There was no way to know that those were our last days together....and yet, I find myself longing for some of those last memories that I had at 214 George St. God, I miss the strength of your hands clasped around mine and the sound of your voice. I miss knowing what kind of mood you were in by the tone of your voice..I miss knowing, loving and having you in my life.

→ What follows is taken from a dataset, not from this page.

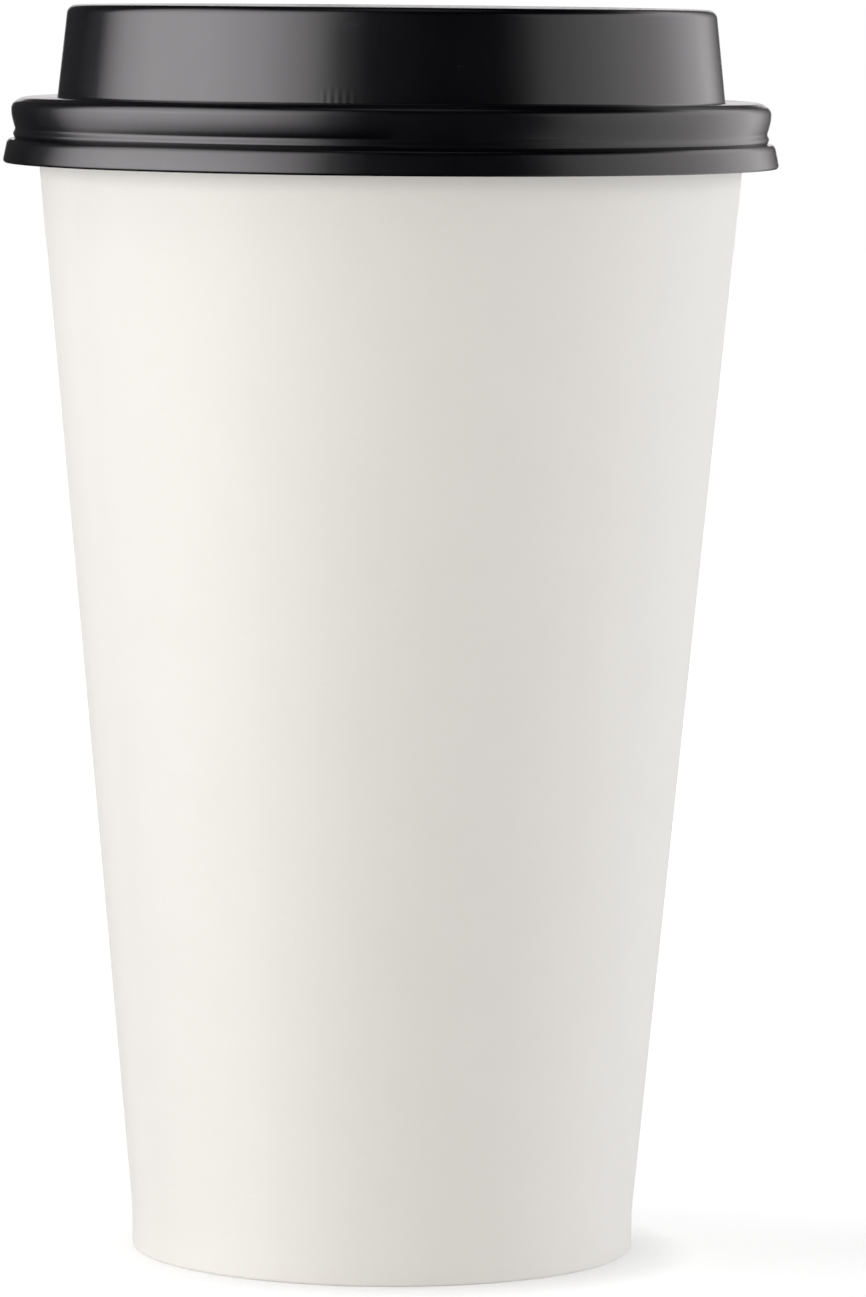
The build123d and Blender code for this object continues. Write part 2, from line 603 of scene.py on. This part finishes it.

Love Forever and Always~J.

October 4, 2007

Julie there is a book I really think you would like, its
called "ANew Kind Of Normal: Hope filled choices when life
turns upside down" Thinking and praying of you always!

An officers wife

September 28, 2007

There is absolutely no timeline on grief. You plod your way through the journey the best that you can and hope for the best. Years go by, months come and go and you just hope beyond all hopes that eventually, you will find out how good life can be again.

September 27, 2007

God, what I wouldn't do for just one more chance to wrap my arms around you, feel your arms wrapped around me and to feel the love that you had for me. I loved the feeling that I had in your arms. I miss every single thing about you, and time does NOT heal all wounds. Time makes things heal a little, but then there are certain events that bring up the wanting, the never having, the fact that I will NEVER have again. Reality seriously bites.